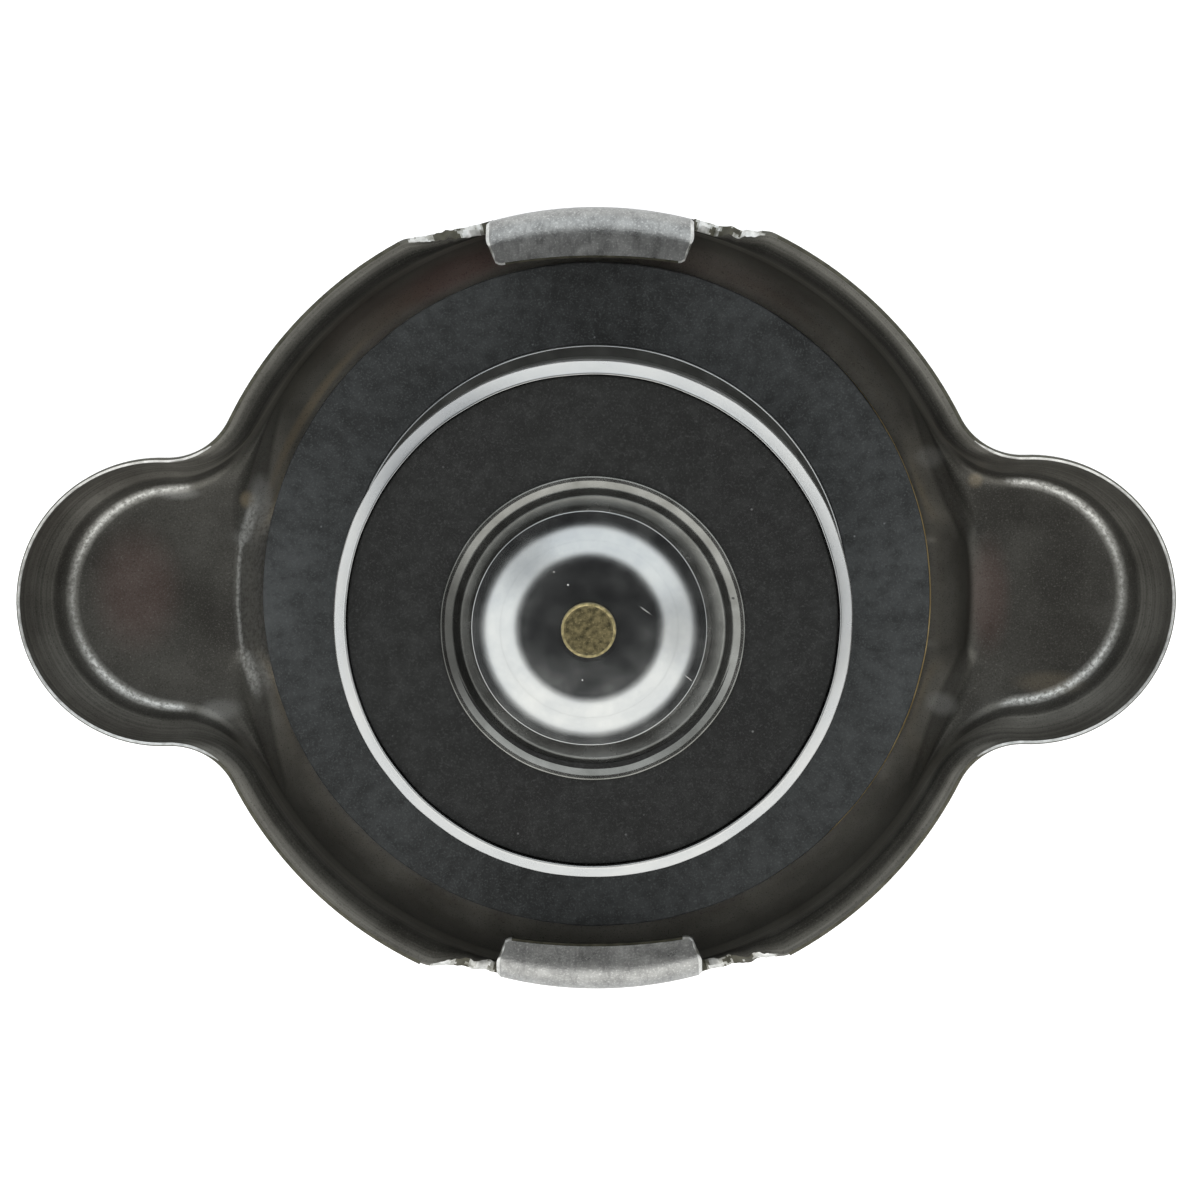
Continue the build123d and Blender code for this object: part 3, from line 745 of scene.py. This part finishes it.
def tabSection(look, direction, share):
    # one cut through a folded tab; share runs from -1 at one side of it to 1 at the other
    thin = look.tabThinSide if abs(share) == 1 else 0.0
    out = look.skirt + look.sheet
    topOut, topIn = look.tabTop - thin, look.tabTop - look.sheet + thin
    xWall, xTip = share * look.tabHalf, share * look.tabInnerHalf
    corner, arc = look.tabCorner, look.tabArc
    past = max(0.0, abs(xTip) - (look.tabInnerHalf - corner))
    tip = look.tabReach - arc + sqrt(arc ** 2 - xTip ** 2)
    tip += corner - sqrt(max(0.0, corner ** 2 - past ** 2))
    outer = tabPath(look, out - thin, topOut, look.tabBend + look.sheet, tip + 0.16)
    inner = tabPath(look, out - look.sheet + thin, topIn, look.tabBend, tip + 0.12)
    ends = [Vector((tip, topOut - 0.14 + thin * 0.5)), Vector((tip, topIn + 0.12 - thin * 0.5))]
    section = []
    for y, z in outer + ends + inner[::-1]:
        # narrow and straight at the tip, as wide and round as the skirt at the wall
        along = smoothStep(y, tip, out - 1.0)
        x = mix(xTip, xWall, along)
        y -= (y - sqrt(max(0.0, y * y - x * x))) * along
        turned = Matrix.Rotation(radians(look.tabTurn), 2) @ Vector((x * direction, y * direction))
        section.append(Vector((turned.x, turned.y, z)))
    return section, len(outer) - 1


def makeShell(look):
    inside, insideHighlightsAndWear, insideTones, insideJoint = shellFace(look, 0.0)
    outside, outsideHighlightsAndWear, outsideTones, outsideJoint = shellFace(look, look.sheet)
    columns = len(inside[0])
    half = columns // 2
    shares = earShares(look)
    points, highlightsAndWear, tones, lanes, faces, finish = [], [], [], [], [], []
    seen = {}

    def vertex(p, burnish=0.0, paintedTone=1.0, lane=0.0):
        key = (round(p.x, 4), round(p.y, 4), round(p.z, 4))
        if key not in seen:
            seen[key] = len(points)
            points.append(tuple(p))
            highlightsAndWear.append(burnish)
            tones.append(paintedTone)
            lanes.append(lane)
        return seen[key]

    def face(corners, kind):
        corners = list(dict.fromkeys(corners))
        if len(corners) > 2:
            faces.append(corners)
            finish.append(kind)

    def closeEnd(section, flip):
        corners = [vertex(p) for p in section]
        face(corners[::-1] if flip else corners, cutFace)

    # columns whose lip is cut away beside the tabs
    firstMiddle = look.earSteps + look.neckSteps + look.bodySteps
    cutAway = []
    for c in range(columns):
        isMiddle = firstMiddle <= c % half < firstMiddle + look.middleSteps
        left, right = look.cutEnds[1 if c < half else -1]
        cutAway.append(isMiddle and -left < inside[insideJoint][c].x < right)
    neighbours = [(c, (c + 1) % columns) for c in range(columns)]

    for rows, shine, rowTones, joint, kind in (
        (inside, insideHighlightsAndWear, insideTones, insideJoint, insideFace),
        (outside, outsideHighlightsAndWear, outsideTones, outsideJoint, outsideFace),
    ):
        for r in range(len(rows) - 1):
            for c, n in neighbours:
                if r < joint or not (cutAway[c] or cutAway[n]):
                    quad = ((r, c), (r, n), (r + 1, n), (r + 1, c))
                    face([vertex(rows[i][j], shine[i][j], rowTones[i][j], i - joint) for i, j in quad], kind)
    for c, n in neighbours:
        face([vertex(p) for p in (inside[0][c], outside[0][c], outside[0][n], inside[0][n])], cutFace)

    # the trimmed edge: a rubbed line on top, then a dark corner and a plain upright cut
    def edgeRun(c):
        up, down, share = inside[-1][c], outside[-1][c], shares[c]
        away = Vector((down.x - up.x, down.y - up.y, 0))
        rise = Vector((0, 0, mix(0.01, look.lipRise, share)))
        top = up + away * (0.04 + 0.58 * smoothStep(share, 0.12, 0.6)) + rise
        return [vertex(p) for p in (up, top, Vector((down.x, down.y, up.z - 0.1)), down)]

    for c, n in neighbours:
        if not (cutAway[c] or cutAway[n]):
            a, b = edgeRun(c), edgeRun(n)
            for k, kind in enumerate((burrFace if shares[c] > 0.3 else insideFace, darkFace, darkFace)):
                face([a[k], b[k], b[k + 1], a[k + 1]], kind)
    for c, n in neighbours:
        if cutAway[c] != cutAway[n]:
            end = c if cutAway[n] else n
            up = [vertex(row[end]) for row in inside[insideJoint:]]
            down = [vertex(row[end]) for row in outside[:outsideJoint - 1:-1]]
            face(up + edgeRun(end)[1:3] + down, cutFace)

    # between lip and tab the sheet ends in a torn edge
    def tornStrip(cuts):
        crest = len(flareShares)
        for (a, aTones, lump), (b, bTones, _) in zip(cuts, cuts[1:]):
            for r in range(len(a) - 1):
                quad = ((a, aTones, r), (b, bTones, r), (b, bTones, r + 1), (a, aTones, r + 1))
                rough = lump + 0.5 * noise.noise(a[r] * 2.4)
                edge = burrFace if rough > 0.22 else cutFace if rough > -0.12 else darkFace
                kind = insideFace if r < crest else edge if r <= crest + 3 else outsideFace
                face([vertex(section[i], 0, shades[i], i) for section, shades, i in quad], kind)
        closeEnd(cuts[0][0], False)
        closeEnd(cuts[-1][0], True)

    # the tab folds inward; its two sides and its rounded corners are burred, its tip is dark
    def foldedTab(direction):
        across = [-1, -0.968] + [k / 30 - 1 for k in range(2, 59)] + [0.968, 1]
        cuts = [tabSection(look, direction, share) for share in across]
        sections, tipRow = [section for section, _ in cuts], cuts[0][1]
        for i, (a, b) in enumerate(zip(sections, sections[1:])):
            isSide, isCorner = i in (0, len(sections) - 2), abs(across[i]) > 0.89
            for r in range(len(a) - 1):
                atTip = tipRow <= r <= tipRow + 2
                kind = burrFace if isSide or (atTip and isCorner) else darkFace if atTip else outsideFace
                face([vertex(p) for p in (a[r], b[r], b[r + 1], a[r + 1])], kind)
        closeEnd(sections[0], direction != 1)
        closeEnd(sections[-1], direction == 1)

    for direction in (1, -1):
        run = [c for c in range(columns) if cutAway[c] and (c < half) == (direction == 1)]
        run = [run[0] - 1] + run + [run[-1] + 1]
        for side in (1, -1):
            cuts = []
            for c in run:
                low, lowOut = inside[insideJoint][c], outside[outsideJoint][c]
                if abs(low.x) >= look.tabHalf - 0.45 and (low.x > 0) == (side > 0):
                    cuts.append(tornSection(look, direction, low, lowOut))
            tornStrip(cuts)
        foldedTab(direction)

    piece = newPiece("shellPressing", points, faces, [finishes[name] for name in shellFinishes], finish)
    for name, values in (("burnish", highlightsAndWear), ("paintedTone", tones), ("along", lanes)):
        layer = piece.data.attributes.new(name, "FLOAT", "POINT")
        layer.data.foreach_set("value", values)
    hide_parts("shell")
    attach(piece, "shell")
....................
Work required | Return the material exactly as it stands.

Reply |
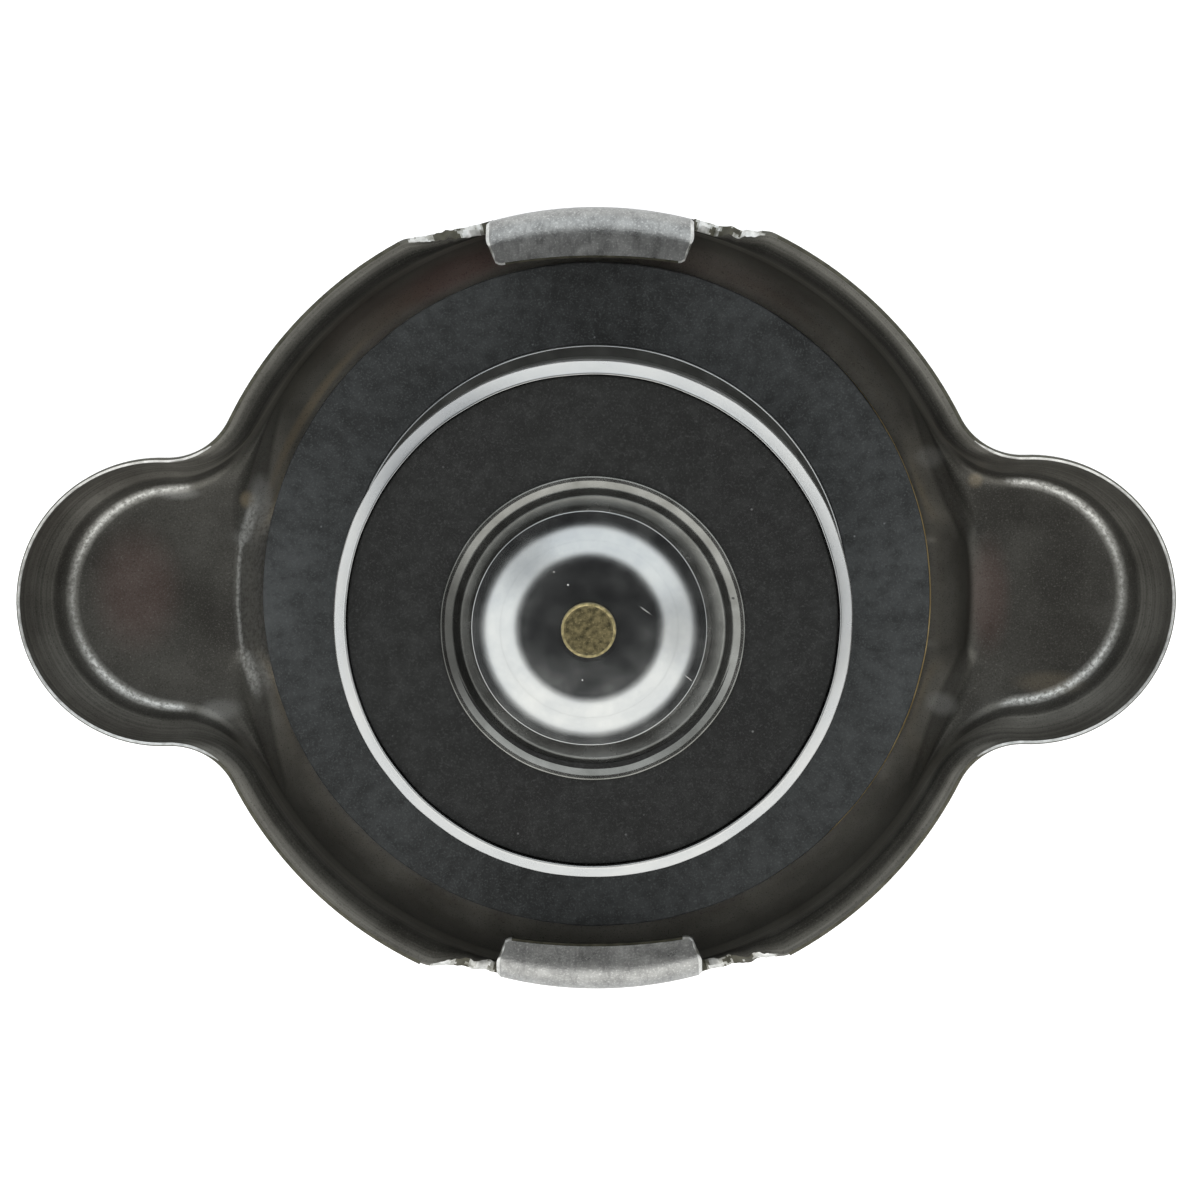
Continue the build123d and Blender code for this object: part 3, from line 745 of scene.py. This part finishes it.
def tabSection(look, direction, share):
    # one cut through a folded tab; share runs from -1 at one side of it to 1 at the other
    thin = look.tabThinSide if abs(share) == 1 else 0.0
    out = look.skirt + look.sheet
    topOut, topIn = look.tabTop - thin, look.tabTop - look.sheet + thin
    xWall, xTip = share * look.tabHalf, share * look.tabInnerHalf
    corner, arc = look.tabCorner, look.tabArc
    past = max(0.0, abs(xTip) - (look.tabInnerHalf - corner))
    tip = look.tabReach - arc + sqrt(arc ** 2 - xTip ** 2)
    tip += corner - sqrt(max(0.0, corner ** 2 - past ** 2))
    outer = tabPath(look, out - thin, topOut, look.tabBend + look.sheet, tip + 0.16)
    inner = tabPath(look, out - look.sheet + thin, topIn, look.tabBend, tip + 0.12)
    ends = [Vector((tip, topOut - 0.14 + thin * 0.5)), Vector((tip, topIn + 0.12 - thin * 0.5))]
    section = []
    for y, z in outer + ends + inner[::-1]:
        # narrow and straight at the tip, as wide and round as the skirt at the wall
        along = smoothStep(y, tip, out - 1.0)
        x = mix(xTip, xWall, along)
        y -= (y - sqrt(max(0.0, y * y - x * x))) * along
        turned = Matrix.Rotation(radians(look.tabTurn), 2) @ Vector((x * direction, y * direction))
        section.append(Vector((turned.x, turned.y, z)))
    return section, len(outer) - 1


def makeShell(look):
    inside, insideHighlightsAndWear, insideTones, insideJoint = shellFace(look, 0.0)
    outside, outsideHighlightsAndWear, outsideTones, outsideJoint = shellFace(look, look.sheet)
    columns = len(inside[0])
    half = columns // 2
    shares = earShares(look)
    points, highlightsAndWear, tones, lanes, faces, finish = [], [], [], [], [], []
    seen = {}

    def vertex(p, burnish=0.0, paintedTone=1.0, lane=0.0):
        key = (round(p.x, 4), round(p.y, 4), round(p.z, 4))
        if key not in seen:
            seen[key] = len(points)
            points.append(tuple(p))
            highlightsAndWear.append(burnish)
            tones.append(paintedTone)
            lanes.append(lane)
        return seen[key]

    def face(corners, kind):
        corners = list(dict.fromkeys(corners))
        if len(corners) > 2:
            faces.append(corners)
            finish.append(kind)

    def closeEnd(section, flip):
        corners = [vertex(p) for p in section]
        face(corners[::-1] if flip else corners, cutFace)

    # columns whose lip is cut away beside the tabs
    firstMiddle = look.earSteps + look.neckSteps + look.bodySteps
    cutAway = []
    for c in range(columns):
        isMiddle = firstMiddle <= c % half < firstMiddle + look.middleSteps
        left, right = look.cutEnds[1 if c < half else -1]
        cutAway.append(isMiddle and -left < inside[insideJoint][c].x < right)
    neighbours = [(c, (c + 1) % columns) for c in range(columns)]

    for rows, shine, rowTones, joint, kind in (
        (inside, insideHighlightsAndWear, insideTones, insideJoint, insideFace),
        (outside, outsideHighlightsAndWear, outsideTones, outsideJoint, outsideFace),
    ):
        for r in range(len(rows) - 1):
            for c, n in neighbours:
                if r < joint or not (cutAway[c] or cutAway[n]):
                    quad = ((r, c), (r, n), (r + 1, n), (r + 1, c))
                    face([vertex(rows[i][j], shine[i][j], rowTones[i][j], i - joint) for i, j in quad], kind)
    for c, n in neighbours:
        face([vertex(p) for p in (inside[0][c], outside[0][c], outside[0][n], inside[0][n])], cutFace)

    # the trimmed edge: a rubbed line on top, then a dark corner and a plain upright cut
    def edgeRun(c):
        up, down, share = inside[-1][c], outside[-1][c], shares[c]
        away = Vector((down.x - up.x, down.y - up.y, 0))
        rise = Vector((0, 0, mix(0.01, look.lipRise, share)))
        top = up + away * (0.04 + 0.58 * smoothStep(share, 0.12, 0.6)) + rise
        return [vertex(p) for p in (up, top, Vector((down.x, down.y, up.z - 0.1)), down)]

    for c, n in neighbours:
        if not (cutAway[c] or cutAway[n]):
            a, b = edgeRun(c), edgeRun(n)
            for k, kind in enumerate((burrFace if shares[c] > 0.3 else insideFace, darkFace, darkFace)):
                face([a[k], b[k], b[k + 1], a[k + 1]], kind)
    for c, n in neighbours:
        if cutAway[c] != cutAway[n]:
            end = c if cutAway[n] else n
            up = [vertex(row[end]) for row in inside[insideJoint:]]
            down = [vertex(row[end]) for row in outside[:outsideJoint - 1:-1]]
            face(up + edgeRun(end)[1:3] + down, cutFace)

    # between lip and tab the sheet ends in a torn edge
    def tornStrip(cuts):
        crest = len(flareShares)
        for (a, aTones, lump), (b, bTones, _) in zip(cuts, cuts[1:]):
            for r in range(len(a) - 1):
                quad = ((a, aTones, r), (b, bTones, r), (b, bTones, r + 1), (a, aTones, r + 1))
                rough = lump + 0.5 * noise.noise(a[r] * 2.4)
                edge = burrFace if rough > 0.22 else cutFace if rough > -0.12 else darkFace
                kind = insideFace if r < crest else edge if r <= crest + 3 else outsideFace
                face([vertex(section[i], 0, shades[i], i) for section, shades, i in quad], kind)
        closeEnd(cuts[0][0], False)
        closeEnd(cuts[-1][0], True)

    # the tab folds inward; its two sides and its rounded corners are burred, its tip is dark
    def foldedTab(direction):
        across = [-1, -0.968] + [k / 30 - 1 for k in range(2, 59)] + [0.968, 1]
        cuts = [tabSection(look, direction, share) for share in across]
        sections, tipRow = [section for section, _ in cuts], cuts[0][1]
        for i, (a, b) in enumerate(zip(sections, sections[1:])):
            isSide, isCorner = i in (0, len(sections) - 2), abs(across[i]) > 0.89
            for r in range(len(a) - 1):
                atTip = tipRow <= r <= tipRow + 2
                kind = burrFace if isSide or (atTip and isCorner) else darkFace if atTip else outsideFace
                face([vertex(p) for p in (a[r], b[r], b[r + 1], a[r + 1])], kind)
        closeEnd(sections[0], direction != 1)
        closeEnd(sections[-1], direction == 1)

    for direction in (1, -1):
        run = [c for c in range(columns) if cutAway[c] and (c < half) == (direction == 1)]
        run = [run[0] - 1] + run + [run[-1] + 1]
        for side in (1, -1):
            cuts = []
            for c in run:
                low, lowOut = inside[insideJoint][c], outside[outsideJoint][c]
                if abs(low.x) >= look.tabHalf - 0.45 and (low.x > 0) == (side > 0):
                    cuts.append(tornSection(look, direction, low, lowOut))
            tornStrip(cuts)
        foldedTab(direction)

    piece = newPiece("shellPressing", points, faces, [finishes[name] for name in shellFinishes], finish)
    for name, values in (("burnish", highlightsAndWear), ("paintedTone", tones), ("along", lanes)):
        layer = piece.data.attributes.new(name, "FLOAT", "POINT")
        layer.data.foreach_set("value", values)
    hide_parts("shell")
    attach(piece, "shell")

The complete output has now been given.